A
Angie68
Guest
My husband Wesley and I had been married for 23 years. We have been having problems with our in laws. We had been having a lot of disagreements on a lot of things. One day I had come home and he had moved all his stuff out of the house. For the longest I did not know why he moved out. He still is nice to me, and when we talk we stay fussing. I have been praying for my husband, and putting him on the prayer list at church. Yesterday it hit me like a ton of bricks why my husband really moves out. My husband is 15 years older than me. He is gone through midlife crises. I felt so bad, because I love my husband and I knew we were getting to the point he didn't talk to me in the house, but he would tell the in-laws things. So I went and research this topic and that's what it is. So today I took a different approach with him. I ask him how he slept last night. I ask him did am I disturbing you? So I told him I have a second job. I started telling him what I am trying to do to clear these bills that I ran up. We started having a nice conversation.

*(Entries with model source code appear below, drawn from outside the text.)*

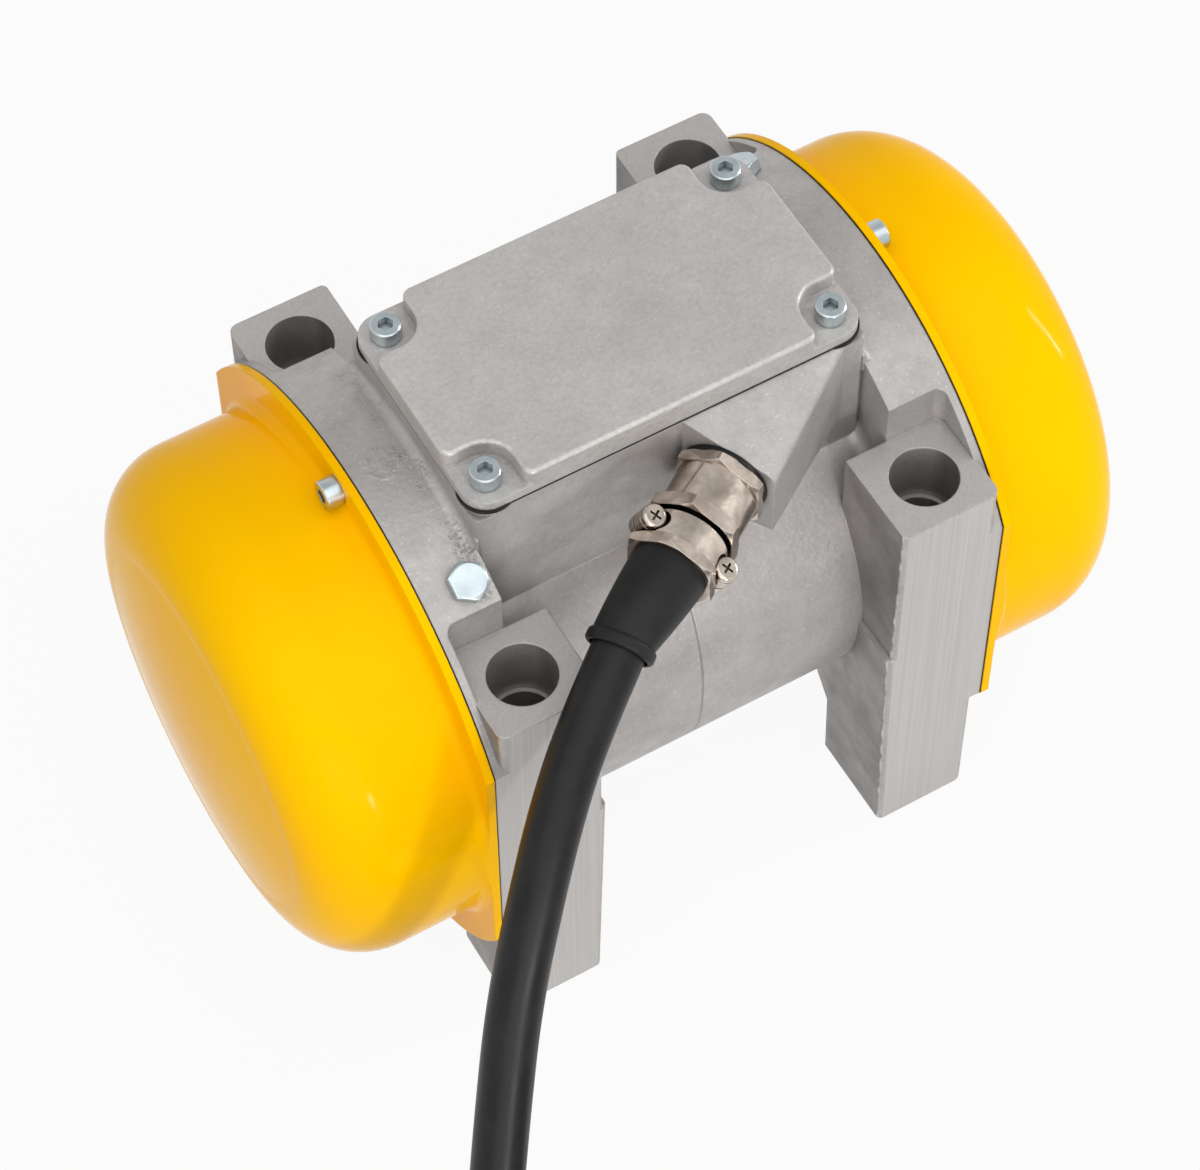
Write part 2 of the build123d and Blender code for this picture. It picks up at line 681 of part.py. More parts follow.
def saddle(upper):
    """Half collar over the seal, with an ear for a screw at each side."""
    width = CLAMP_STATION - SADDLE_STATION
    side_up = 1 if upper else -1
    centre, across, up = clamp_axes()
    collar = gland_ring(Circle(SADDLE_R), SADDLE_STATION, width)
    split = Plane(origin=centre + up * (side_up * SMALL_GAP), x_dir=across, z_dir=up)
    keep = extrude(split * Rectangle(4 * SADDLE_R, 4 * SADDLE_R), amount=side_up * 2 * SADDLE_R)
    half = collar & keep
    bottom = SMALL_GAP if upper else -SMALL_GAP - SADDLE_EAR_T
    height = SADDLE_TOP if upper else SADDLE_EAR_T
    for side in (-1, 1):
        half += extrude(clamp_plane(side, bottom) * Circle(SADDLE_EAR_R), amount=height)
    for side in (-1, 1):
        seat = clamp_plane(side, SMALL_GAP + SADDLE_TOP)
        half -= extrude(seat * Circle(SADDLE_SCREW_D + SMALL_GAP), amount=SADDLE_R)
        half -= extrude(seat * Circle(SADDLE_SCREW_D / 2 + THREAD_GAP), amount=-SADDLE_SCREW_L - 1)
    return half - gland_ring(Circle(SEAL_R + THREAD_GAP), SADDLE_STATION - 1, width + 2)


def gland_clamp():
    """Lower half collar with the outer hexagon ring."""
    ring = turned_hexagon(GLAND_AF, CLAMP_STATION, CLAMP_T)
    ring -= gland_ring(Circle(LEAD_R + THREAD_GAP), CLAMP_STATION, CLAMP_T)
    return ring + saddle(False)


def gland_clamp_screws():
    """Two cross-head screws that draw the collar halves together."""
    screws = []
    for side in (-1, 1):
        plane = clamp_plane(side, SMALL_GAP + SADDLE_TOP)
        head = extrude(plane * Circle(SADDLE_SCREW_D), amount=SADDLE_HEAD_H)
        rims = head.edges().filter_by(GeomType.CIRCLE).sort_by(Axis(plane.origin, plane.z_dir))
        head = fillet(rims[-1], 0.4 * SADDLE_HEAD_H)
        slot = 0.2 * SADDLE_SCREW_D
        cross = Rectangle(SADDLE_SCREW_D, slot) + Rectangle(slot, SADDLE_SCREW_D)
        head -= extrude(plane.offset(0.4 * SADDLE_HEAD_H) * cross, amount=SADDLE_HEAD_H)
        screws.append(head + extrude(plane * Circle(SADDLE_SCREW_D / 2), amount=-SADDLE_SCREW_L))
    return screws


def direction(angle, tilt):
    """Unit vector: angle from -X towards -Y, tilt below the horizontal."""
    a = math.radians(angle)
    t = math.radians(tilt)
    return Vector(-math.cos(a) * math.cos(t), -math.sin(a) * math.cos(t), -math.sin(t))


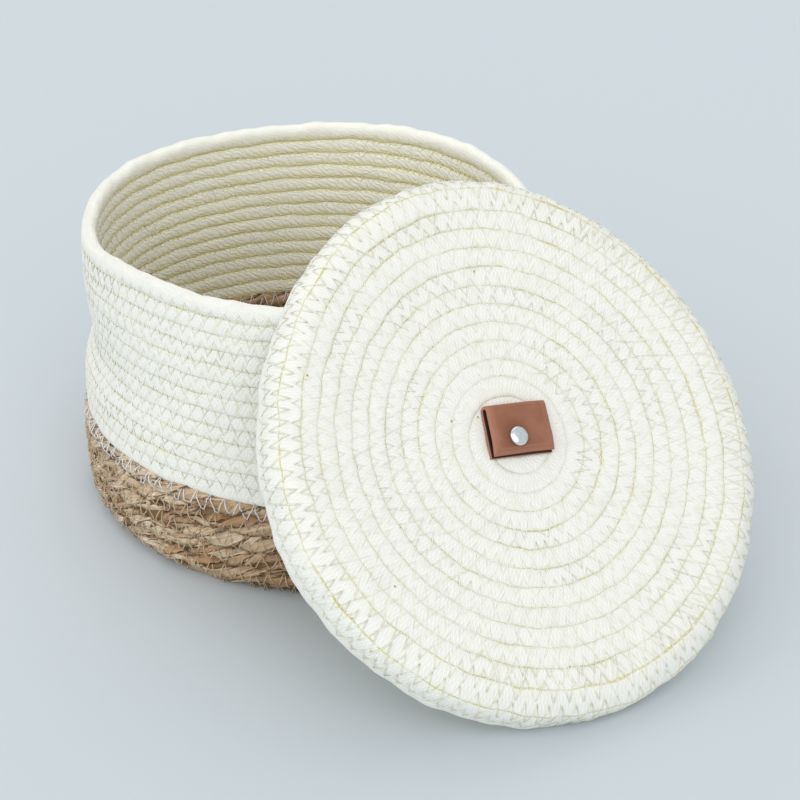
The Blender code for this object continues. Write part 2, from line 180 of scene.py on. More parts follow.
# The cord's three twisted strands, and its lumps: their size, and their spacing along it.
STRAND_DEPTH, STRAW_LAY = 0.00095, FULL_TURN / 0.060
STRAW_LUMPS = ((0.00022, 0.031, 1.0), (0.00025, 0.083, 0.0))
# How far the hand-made basket is out of round: waves round it, their size and where they peak.
FOOT_WAVES = ((1, 0.0032, -82), (2, 0.0013, 53), (3, 0.0003, -21))
RIM_WAVES = ((1, 0.0017, 168), (2, 0.0019, 48), (3, 0.0012, 27), (4, 0.0008, 34))
HEIGHT_WAVES = ((1, 0.0014, -12), (2, 0.0004, 6), (3, 0.0006, 33), (4, 0.0005, 19))
# How far the edge between straw and cotton rises and falls round the basket, and at what height.
BAND_WAVES, BAND_HEIGHT, BAND_SPREAD = ((1, 0.0026, 190), (2, 0.0010, 190)), 0.050, 0.028
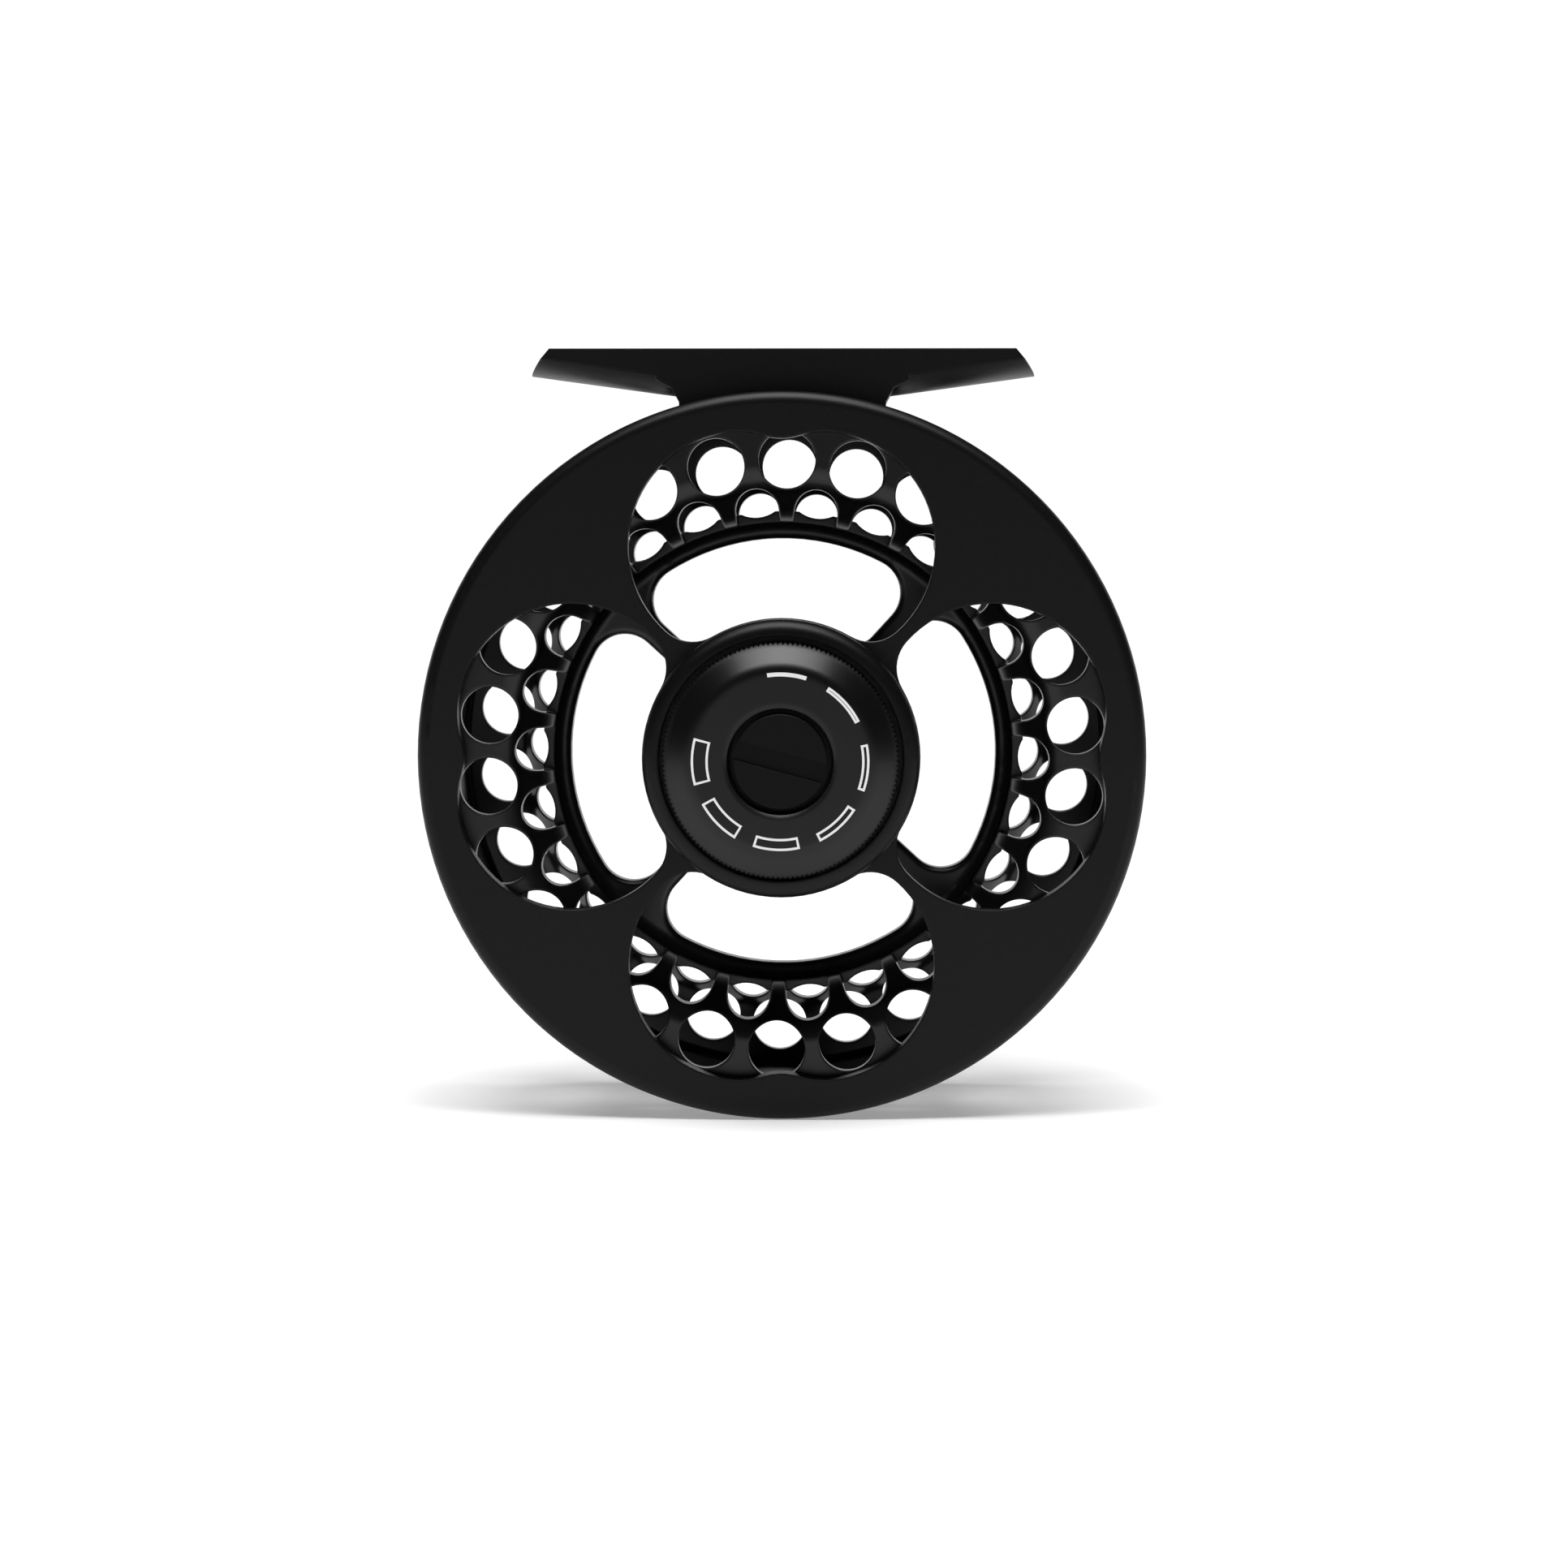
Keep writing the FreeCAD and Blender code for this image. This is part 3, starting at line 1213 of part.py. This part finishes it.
def make_knob():
    """The drag knob: knurled skirt, domed shoulder, flat face and a hole for its cap screw."""
    radius = D.knob_radius
    knob = turned("drag_knob", [
        (D.knob_pocket_radius, D.knob_back),
        (radius - 0.5, D.knob_back),
        (radius, D.knob_back - 0.5),
        (radius, D.knob_shoulder),
        (radius - 0.5, D.knob_shoulder - 0.35),
        (D.knob_face_radius, D.knob_face),
        (D.knob_hole_radius, D.knob_face),
        (D.knob_hole_radius, D.knob_seat),
        (D.cap_shank_radius + 1.1, D.knob_seat),
        (D.cap_shank_radius + 1.1, D.knob_pocket_depth),
        (D.knob_pocket_radius, D.knob_pocket_depth),
    ])
    fillet(knob, "knob_dome", D.knob_dome_round, circle_at(D.knob_face_radius, D.knob_face))
    notch = sketch_on(knob, "knurl", "XZ_Plane", shift=-D.knob_shoulder + 0.2)
    draw_polygon(notch, [
        (radius - D.knurl_depth, fixed(0)),
        (radius + 0.1, D.knurl_half_width * 1.3),
        (radius + 0.1, -D.knurl_half_width * 1.3),
    ])
    repeat(knob, extrude(knob, notch, "Pocket", -D.knob_shoulder + D.hub_front + 0.9), D.knurl_count)
    cap = turned("knob_cap_screw", [
        (fixed(0), D.cap_front),
        (D.cap_radius - 0.15, D.cap_front),
        (D.cap_radius, D.cap_front + 0.15),
        (D.cap_radius, D.knob_seat - 0.05),
        (D.cap_shank_radius + 1.06, D.knob_seat - 0.05),
        (D.cap_shank_radius + 1.06, D.boss_front - 0.05),
        (D.cap_shank_radius, D.boss_front - 0.05),
        (D.cap_shank_radius, D.spindle_front + 3.8),
        (fixed(0), D.spindle_front + 3.8),
    ])
    slot = sketch_on(cap, "cap_slot", "XZ_Plane", shift=-D.cap_front + 1, turn=D.cap_slot_angle)
    reach = D.cap_radius + 1
    half = D.cap_slot_width / 2
    draw_polygon(slot, [(-reach, -half), (reach, -half), (reach, half), (-reach, half)])
    extrude(cap, slot, "Pocket", D.cap_slot_depth + 1)
    DOC.recompute()
    return [place(knob), place(cap)]


def make_detent():
    """The ball and the coned disc spring that make the knob click as it turns."""
    across, up = polar(D.detent_orbit, fixed(60))
    item = ball("detent_ball", D.detent_radius, D.detent_centre)
    front = D.detent_centre + 1.37
    spring = coned_disc("detent_spring", D.detent_radius * 0.25, D.detent_radius * 0.95, front, front + 0.35)
    return [place(item, across, up), place(spring, across, up)]


def make_click():
    """The click that sounds as the spool turns: a notched ring, a pin and its spring."""
    inner = D.housing_bore + 0.1
    gear = ring("click_ring", inner, D.housing_radius - 0.1, D.housing_end, D.click_ring_back)
    notch = sketch_on(gear, "click_notch", "XZ_Plane", shift=-D.housing_end + 1)
    draw_circle(notch, D.click_notch_radius, inner, fixed(0))
    repeat(gear, extrude(gear, notch, "Pocket"), D.click_notch_count)
    across, up = polar(D.click_orbit, fixed(30) + D.spool_turn)
    pin = rod("click_pin", D.click_radius, D.spool_hub_front - 0.2, D.click_pin_back)
    hole = D.click_radius * 0.3
    edge = D.click_radius * 0.94
    front = D.click_pin_back + 0.52
    discs = [
        coned_disc("click_spring_front", hole, edge, front, front + 0.28),
        coned_disc("click_spring_back", hole, edge, front + 0.68, front + 0.4),
    ]
    spring = group("click_spring", discs)
    return [place(gear), place(pin, across, up), place(spring, across, up)]


# --- handle ------------------------------------------------------------------------------------------

def make_handle():
    """The handle: a pin screwed into the spool, two bushes, the knob that spins on them and its screw."""
    across, up = polar(D.handle_orbit, fixed(45) + D.spool_turn)
    pin_back = D.handle_back - 3
    bush = D.handle_bush_radius
    gap = D.running_gap
    pin = turned("handle_pin", [
        (fixed(0), D.flange_back - D.flange_thickness),
        (D.handle_pin_radius - gap, D.flange_back - D.flange_thickness),
        (D.handle_pin_radius - gap, D.flange_back + 0.02),
        (D.handle_foot_radius - 1.6, D.flange_back + 0.02),
        (D.handle_foot_radius - 1.6, D.handle_front + 0.5),
        (D.handle_pin_radius, D.handle_front + 0.5),
        (D.handle_pin_radius, pin_back),
        (fixed(0.9), pin_back),
        (fixed(0.9), pin_back - 4),
        (fixed(0), pin_back - 4),
    ])
    bushes = [ring("handle_bush_front", D.handle_pin_radius + gap, bush, D.handle_front + 1, D.handle_front + 6),
              ring("handle_bush_back", D.handle_pin_radius + gap, bush, pin_back - 5, pin_back)]
    screw = turned("handle_screw", [
        (fixed(0), pin_back - 3.8),
        (fixed(0.86), pin_back - 3.8),
        (fixed(0.86), pin_back + 0.05),
        (bush + 0.5, pin_back + 0.05),
        (bush + 0.5, pin_back + 1.2),
        (bush - 0.2, pin_back + 1.9),
        (fixed(0), pin_back + 1.9),
    ])
    slot = sketch_on(screw, "handle_screw_slot", "XZ_Plane", shift=-pin_back - 3)
    draw_polygon(slot, [(fixed(-5), fixed(-0.4)), (fixed(5), fixed(-0.4)),
                        (fixed(5), fixed(0.4)), (fixed(-5), fixed(0.4))])
    extrude(screw, slot, "Pocket", fixed(1.9), backwards=True)
    knob = make_handle_knob(pin_back, bush)
    DOC.recompute()
    return [place(item, across, up) for item in (pin, group("handle_bushes", bushes), screw, knob)]


def make_handle_knob(pin_back, bush):
    """The grip: a waisted barrel, hollowed at its end for the screw."""
    gap = D.running_gap
    front = D.handle_front + 1
    length = D.handle_back - front
    knob = turned("handle_knob", [
        (bush, front),
        (D.handle_foot_radius, front),
        (D.handle_foot_radius, front + 2.2),
        (D.handle_waist_radius, front + length * 0.3),
        (D.handle_head_radius, front + length * 0.78),
        (D.handle_end_radius, D.handle_back),
        (bush + 0.9, D.handle_back),
        (bush + 0.9, pin_back + 0.02),
        (bush, pin_back + 0.02),
    ])
    for name, radius, along, size in (
            ("foot", D.handle_foot_radius, front, fixed(0.5)),
            ("waist", D.handle_waist_radius, front + length * 0.3, fixed(9)),
            ("head", D.handle_head_radius, front + length * 0.78, fixed(6)),
            ("end", D.handle_end_radius, D.handle_back, fixed(0.3))):
        fillet(knob, "handle_" + name, size, circle_at(radius, along))
    return knob


# --- document ----------------------------------------------------------------------------------------

def check_document():
    """Stops if an object failed to recompute."""
    failed = [item.Label for item in DOC.Objects if "Invalid" in item.State or "Error" in item.State]
    if failed:
        raise RuntimeError("failed to recompute: " + ", ".join(failed))


def write_parts(parts):
    """Checks each sub-part's shape and writes it under its label."""
    os.makedirs("parts", exist_ok=True)
    for item in parts:
        if item.Shape.isNull() or not item.Shape.isValid():
            raise RuntimeError("%s has no valid shape" % item.Label)
    for item in parts:
        item.Shape.exportStep("parts/%s.step" % item.Label)
        print("%-22s %9.2f mm3" % (item.Label, item.Shape.Volume))


def build():
    parts = [make_frame(), make_foot(), make_foot_screws(), make_spool()]
    parts += make_spool_fittings()
    parts += make_spindle()
    parts += make_bearing("front_bearing", D.front_bearing)
    parts += make_bearing("rear_bearing", D.rear_bearing)
    parts += make_drum()
    parts += make_clutch()
    parts += make_drag_stack()
    parts += make_adjuster()
    parts += make_knob()
    parts += make_detent()
    parts += make_click()
    parts += make_handle()
    DOC.recompute()
    check_document()
    write_parts(parts)


DOC = FreeCAD.newDocument("fly_reel")
D = Dimensions(DOC)
build()
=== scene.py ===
import math

import bpy
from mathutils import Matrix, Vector


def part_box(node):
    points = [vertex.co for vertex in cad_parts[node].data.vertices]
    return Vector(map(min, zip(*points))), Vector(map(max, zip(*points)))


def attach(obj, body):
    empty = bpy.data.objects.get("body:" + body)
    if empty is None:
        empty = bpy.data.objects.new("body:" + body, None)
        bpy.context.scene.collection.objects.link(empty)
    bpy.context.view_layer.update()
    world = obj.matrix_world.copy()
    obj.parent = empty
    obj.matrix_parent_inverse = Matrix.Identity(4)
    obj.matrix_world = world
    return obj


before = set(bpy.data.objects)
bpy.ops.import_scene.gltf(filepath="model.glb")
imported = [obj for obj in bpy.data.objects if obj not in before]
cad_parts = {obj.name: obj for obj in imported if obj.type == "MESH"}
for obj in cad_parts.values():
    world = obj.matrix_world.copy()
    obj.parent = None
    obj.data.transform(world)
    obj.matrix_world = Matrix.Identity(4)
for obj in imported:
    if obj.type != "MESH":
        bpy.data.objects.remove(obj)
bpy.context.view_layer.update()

MM = 0.001

# The knob is centred on the reel's axis, and the round rim of the frame stands on the floor.
KNOB_LOW, KNOB_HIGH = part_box("drag_knob")
AXIS_UP = (KNOB_LOW.z + KNOB_HIGH.z) / 2
RIM_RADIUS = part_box("frame")[1].x
FLOOR_UP = AXIS_UP - RIM_RADIUS


# --- materials -----------------------------------------------------------------------------------

EDGE_SAMPLES = 6
BLAST_GRAIN = 0.16 * MM
BLAST_HEIGHT = BLAST_GRAIN / 4
BLAST_DETAIL = 2.0


def new_material(name, colour, roughness, metallic=0.0, specular=0.5):
    """A Principled material with its constants set on the shader itself."""
    material = bpy.data.materials.new(name)
    material.use_nodes = True
    shader = material.node_tree.nodes["Principled BSDF"]
    shader.inputs["Base Color"].default_value = (*colour, 1.0)
    shader.inputs["Roughness"].default_value = roughness
    shader.inputs["Metallic"].default_value = metallic
    shader.inputs["Specular IOR Level"].default_value = specular
    return material


def round_edges(material, radius, blast=0.0):
    """Softens hard edges so that they catch the light, and adds a fine blasted grain if asked to."""
    tree = material.node_tree
    shader = tree.nodes["Principled BSDF"]
    edge = tree.nodes.new("ShaderNodeBevel")
    edge.samples = EDGE_SAMPLES
    edge.inputs["Radius"].default_value = radius
    if not blast:
        tree.links.new(edge.outputs["Normal"], shader.inputs["Normal"])
        return material
    place = tree.nodes.new("ShaderNodeTexCoord")
    noise = tree.nodes.new("ShaderNodeTexNoise")
    noise.inputs["Scale"].default_value = 1.0 / BLAST_GRAIN
    noise.inputs["Detail"].default_value = BLAST_DETAIL
    bump = tree.nodes.new("ShaderNodeBump")
    bump.inputs["Strength"].default_value = blast
    bump.inputs["Distance"].default_value = BLAST_HEIGHT
    tree.links.new(place.outputs["Object"], noise.inputs["Vector"])
    tree.links.new(noise.outputs["Fac"], bump.inputs["Height"])
    tree.links.new(edge.outputs["Normal"], bump.inputs["Normal"])
    tree.links.new(bump.outputs["Normal"], shader.inputs["Normal"])
    return material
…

He started telling me how he is afraid he want have any money when it time for him to retire. He said he did not want to be like his sister not having any food to eat in the house. I ding him that I would never let that happen to us. He said he see people young then him making less money and have their stuff in order. I told him I thought we would be enjoy each other company with whatever time God still have up on this earth. Then He said I try to tell you but you never listen to me. I told him that’s not true. I just thought having a piece of job was better than having none. So we ready had a good talk for the first time without us getting mad at each other. I thought I had for filled my wifely duties with him under Gods word. But he is scared that he is getting older. So he is trying to live like he is 25 years old. I want yawl to pray for me (Angelique) and my husband (Wesley) that God will send him back home to me. We still love each other very much. And pray that I can give my husband encourage words so he can love God, himself, and me again. Thanks and may God Bless all who said prayer for my marriage.